L’audience comme monnaie d’échange : six faits sur la propriété intellectuelle 

Dans sa plus récente publication Perspectives, le Fonds des médias du Canada (FMC) explore comment la propriété intellectuelle (PI) et les audiences peuvent renforcer l'industrie face aux pressions commerciales mondiales. 

Dans son numéro de printemps 2025, L’audience comme monnaie d’échange, l’équipe Prospective et innovation du FMC continue de se pencher sur les secteurs de l’audiovisuel (AV) et des médias numériques interactifs (MNI).
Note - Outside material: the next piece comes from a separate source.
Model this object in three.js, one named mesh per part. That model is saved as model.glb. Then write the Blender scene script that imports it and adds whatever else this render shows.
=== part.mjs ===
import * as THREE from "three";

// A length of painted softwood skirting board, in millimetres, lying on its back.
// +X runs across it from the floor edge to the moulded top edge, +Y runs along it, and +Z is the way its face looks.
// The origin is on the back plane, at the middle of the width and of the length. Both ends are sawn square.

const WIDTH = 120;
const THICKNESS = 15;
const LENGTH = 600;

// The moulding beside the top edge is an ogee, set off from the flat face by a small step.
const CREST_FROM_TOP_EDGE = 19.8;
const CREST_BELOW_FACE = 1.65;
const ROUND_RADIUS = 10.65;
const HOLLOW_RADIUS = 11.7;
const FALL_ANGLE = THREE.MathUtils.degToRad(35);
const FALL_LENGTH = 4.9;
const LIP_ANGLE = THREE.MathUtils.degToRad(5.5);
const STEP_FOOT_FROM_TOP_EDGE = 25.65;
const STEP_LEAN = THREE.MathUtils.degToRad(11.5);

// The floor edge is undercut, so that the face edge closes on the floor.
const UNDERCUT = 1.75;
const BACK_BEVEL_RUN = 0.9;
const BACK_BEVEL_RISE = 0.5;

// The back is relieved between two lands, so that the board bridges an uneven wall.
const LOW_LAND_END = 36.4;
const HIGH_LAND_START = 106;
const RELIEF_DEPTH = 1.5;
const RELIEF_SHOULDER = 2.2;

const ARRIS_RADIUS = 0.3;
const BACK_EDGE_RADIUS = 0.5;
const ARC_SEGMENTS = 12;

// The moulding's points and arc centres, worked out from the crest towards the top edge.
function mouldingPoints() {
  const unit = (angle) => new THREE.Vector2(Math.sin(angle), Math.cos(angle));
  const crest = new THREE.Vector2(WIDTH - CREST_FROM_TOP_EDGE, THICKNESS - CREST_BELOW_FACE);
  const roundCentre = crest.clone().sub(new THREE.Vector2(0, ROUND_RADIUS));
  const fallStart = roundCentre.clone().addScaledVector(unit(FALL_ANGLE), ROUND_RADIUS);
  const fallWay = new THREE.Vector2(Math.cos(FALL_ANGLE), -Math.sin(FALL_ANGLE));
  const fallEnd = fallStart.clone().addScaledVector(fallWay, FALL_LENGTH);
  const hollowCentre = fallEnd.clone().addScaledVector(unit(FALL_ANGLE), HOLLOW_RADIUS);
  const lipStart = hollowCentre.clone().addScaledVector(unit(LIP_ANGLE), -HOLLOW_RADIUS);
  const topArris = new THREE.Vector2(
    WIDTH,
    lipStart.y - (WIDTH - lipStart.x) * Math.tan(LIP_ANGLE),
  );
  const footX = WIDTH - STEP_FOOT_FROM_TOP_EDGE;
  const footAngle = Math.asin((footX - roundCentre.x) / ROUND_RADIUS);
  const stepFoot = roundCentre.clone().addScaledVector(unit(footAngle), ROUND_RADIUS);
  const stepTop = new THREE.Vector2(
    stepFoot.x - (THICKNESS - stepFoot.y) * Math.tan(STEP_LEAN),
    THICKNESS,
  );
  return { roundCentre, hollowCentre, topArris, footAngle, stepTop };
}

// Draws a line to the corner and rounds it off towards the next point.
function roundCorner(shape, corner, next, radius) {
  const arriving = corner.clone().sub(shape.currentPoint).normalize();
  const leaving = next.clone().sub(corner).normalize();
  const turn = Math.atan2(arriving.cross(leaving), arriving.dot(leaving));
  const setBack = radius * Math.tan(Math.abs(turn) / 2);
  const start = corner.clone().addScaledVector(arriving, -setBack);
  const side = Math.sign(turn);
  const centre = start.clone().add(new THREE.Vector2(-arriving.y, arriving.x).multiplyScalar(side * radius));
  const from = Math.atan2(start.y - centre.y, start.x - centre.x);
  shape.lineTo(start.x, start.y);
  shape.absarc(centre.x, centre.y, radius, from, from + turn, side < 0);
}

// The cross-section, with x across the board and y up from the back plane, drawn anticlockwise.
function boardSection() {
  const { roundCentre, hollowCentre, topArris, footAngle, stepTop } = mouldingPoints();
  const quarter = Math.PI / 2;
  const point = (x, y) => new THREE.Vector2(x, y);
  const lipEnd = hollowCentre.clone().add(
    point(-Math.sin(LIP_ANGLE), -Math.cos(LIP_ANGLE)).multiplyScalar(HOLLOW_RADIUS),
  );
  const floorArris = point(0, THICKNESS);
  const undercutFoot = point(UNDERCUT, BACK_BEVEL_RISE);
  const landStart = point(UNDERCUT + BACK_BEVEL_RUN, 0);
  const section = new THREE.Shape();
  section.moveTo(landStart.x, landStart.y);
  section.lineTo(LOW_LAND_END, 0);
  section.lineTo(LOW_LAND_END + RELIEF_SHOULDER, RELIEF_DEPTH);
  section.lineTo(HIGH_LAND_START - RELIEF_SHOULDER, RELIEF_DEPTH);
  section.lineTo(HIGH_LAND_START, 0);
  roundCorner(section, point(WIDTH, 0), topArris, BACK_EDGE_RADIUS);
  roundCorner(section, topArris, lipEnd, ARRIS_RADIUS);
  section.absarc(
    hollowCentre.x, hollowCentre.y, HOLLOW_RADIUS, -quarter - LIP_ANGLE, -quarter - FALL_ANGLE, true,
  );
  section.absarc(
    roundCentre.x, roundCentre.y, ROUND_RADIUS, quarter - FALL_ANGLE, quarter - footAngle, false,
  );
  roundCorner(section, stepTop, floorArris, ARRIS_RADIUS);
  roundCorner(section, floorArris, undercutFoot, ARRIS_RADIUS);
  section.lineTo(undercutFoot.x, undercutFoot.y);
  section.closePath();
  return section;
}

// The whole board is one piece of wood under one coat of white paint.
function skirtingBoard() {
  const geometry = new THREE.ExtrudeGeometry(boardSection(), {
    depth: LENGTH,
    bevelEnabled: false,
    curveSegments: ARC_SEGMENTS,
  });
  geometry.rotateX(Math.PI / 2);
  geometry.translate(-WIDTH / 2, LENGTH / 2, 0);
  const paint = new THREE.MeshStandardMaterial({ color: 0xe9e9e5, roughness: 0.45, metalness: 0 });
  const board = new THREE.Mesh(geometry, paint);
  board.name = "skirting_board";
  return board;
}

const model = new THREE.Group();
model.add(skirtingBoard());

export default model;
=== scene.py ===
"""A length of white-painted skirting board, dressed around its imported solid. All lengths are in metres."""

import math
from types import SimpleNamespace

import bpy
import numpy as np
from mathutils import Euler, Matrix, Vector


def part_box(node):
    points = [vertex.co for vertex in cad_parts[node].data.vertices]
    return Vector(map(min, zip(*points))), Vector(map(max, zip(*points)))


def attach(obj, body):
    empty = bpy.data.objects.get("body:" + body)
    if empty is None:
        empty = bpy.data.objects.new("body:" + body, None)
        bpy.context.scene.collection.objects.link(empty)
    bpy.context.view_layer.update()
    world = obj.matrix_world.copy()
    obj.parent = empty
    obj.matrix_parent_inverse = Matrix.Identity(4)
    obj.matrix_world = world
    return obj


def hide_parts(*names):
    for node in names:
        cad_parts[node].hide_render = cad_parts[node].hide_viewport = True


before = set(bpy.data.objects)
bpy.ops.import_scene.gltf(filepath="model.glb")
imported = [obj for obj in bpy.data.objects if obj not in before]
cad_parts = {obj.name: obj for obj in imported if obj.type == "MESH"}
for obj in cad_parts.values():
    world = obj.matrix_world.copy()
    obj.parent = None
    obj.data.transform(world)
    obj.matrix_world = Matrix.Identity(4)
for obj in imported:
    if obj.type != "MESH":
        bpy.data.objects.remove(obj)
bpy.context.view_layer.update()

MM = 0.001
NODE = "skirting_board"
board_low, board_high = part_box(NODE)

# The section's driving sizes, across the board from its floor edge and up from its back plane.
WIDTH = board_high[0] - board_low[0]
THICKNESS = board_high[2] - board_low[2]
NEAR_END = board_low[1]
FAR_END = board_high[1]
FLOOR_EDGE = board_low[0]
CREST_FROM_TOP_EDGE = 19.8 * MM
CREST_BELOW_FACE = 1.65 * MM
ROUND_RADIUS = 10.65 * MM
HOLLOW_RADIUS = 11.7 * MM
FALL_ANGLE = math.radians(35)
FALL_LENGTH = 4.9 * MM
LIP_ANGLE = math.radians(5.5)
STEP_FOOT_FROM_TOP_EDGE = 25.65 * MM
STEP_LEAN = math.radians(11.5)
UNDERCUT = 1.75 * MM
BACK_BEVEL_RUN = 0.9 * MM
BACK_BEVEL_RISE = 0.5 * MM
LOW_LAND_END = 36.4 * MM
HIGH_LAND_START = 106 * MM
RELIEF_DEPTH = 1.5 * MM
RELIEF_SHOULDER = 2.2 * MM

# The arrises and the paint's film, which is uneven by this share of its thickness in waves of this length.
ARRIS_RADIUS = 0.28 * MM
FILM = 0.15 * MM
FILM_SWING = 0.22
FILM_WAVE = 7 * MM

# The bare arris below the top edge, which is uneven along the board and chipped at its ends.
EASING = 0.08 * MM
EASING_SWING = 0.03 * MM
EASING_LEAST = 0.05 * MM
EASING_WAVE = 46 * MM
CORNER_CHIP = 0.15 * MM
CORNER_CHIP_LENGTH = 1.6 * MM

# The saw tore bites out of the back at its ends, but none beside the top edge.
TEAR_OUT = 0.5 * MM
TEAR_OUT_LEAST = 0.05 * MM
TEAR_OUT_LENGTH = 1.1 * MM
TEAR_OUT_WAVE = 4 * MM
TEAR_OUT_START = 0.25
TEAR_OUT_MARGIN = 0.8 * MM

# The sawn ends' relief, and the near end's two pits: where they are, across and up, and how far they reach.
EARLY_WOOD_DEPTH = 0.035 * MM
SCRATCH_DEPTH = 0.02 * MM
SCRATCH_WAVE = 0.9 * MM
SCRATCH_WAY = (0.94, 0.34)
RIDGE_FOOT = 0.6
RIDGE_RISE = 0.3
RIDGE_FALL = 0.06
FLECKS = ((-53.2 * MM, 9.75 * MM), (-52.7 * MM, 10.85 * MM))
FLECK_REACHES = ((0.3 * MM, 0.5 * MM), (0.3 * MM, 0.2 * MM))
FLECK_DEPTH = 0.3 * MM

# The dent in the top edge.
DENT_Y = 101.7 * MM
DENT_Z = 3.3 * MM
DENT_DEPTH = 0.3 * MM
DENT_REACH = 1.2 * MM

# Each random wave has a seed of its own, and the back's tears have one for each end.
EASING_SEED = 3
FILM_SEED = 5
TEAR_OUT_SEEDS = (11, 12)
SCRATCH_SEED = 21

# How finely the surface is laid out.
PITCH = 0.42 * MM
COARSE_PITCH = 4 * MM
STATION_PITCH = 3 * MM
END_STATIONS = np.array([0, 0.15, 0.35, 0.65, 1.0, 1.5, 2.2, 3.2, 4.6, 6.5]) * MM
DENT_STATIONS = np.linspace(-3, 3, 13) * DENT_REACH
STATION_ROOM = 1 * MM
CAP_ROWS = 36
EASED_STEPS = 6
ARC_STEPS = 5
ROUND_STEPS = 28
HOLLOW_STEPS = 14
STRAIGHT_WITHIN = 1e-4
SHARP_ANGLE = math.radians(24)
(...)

Cette fois-ci, elle se concentre plus précisément sur la propriété intellectuelle (PI).  
 
À partir d’une analyse de marché et des études de cas d’ici et d’ailleurs, elle démontre comment la relation entre la PI et les audiences peut offrir des stratégies aux acteurs de l’industrie pour rayonner à l’international.  

Que ce soit en misant sur des marchés mal desservis ou en exploitant différentes plateformes, ces stratégies sont d’autant plus pertinentes pour faire croître les industries de l’AV (films, séries, etc.) et des MNI (jeux vidéo, réalité virtuelle), qui subissent des perturbations, en plus d’être soumises aux pressions commerciales avec les États-Unis. 

En collaboration avec l’analyste du FMC Corinne Darche et des partenaires de recherche du cabinet international d’experts-conseils Nordicity, l'équipe s’intéresse à un cadre de PI capable de repenser la « chaîne de valeur de production », c’est-à-dire l’ensemble des étapes dans la création d’un produit. 

Voici six conclusions à retenir. 
 

1. La PI, une stratégie de développement d’audience 


Dans le modèle actuel, les créateurs vendent leur contenu aux plateformes de distribution, qui, à leur tour, vendent l’accès au contenu aux audiences. Toutefois, avec la multiplication des contenus et l’évolution des plateformes de distribution au cours des deux dernières décennies, la relation entre les publics et le contenu ne cesse d’être remodelée. 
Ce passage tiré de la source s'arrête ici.